» Exercise objective: Count lines with the string "materials" in them. State the number alone.

>> begin

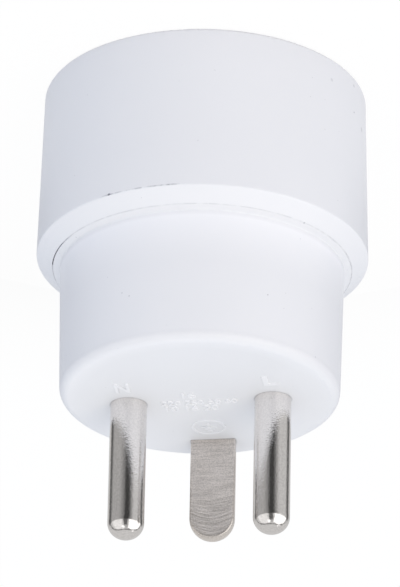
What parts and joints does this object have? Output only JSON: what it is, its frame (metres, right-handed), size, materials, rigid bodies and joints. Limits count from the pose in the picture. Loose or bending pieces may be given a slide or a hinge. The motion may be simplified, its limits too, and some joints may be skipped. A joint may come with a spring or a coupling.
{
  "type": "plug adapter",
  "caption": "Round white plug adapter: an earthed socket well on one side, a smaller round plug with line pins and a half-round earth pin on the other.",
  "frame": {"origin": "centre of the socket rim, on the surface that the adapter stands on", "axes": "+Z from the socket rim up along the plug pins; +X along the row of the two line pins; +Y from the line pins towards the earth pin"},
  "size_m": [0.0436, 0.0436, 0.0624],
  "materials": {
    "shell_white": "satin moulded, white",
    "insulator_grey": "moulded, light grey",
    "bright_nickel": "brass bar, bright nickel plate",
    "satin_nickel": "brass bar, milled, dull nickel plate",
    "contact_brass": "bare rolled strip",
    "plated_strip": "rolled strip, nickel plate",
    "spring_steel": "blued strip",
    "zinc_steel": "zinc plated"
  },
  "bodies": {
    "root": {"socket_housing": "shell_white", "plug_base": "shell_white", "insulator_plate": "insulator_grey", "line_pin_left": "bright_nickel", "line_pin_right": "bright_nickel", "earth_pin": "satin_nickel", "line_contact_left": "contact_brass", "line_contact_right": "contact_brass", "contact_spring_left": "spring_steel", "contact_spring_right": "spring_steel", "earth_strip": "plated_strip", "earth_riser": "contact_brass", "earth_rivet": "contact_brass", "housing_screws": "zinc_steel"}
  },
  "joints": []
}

>> end

» Solution to the problem: 2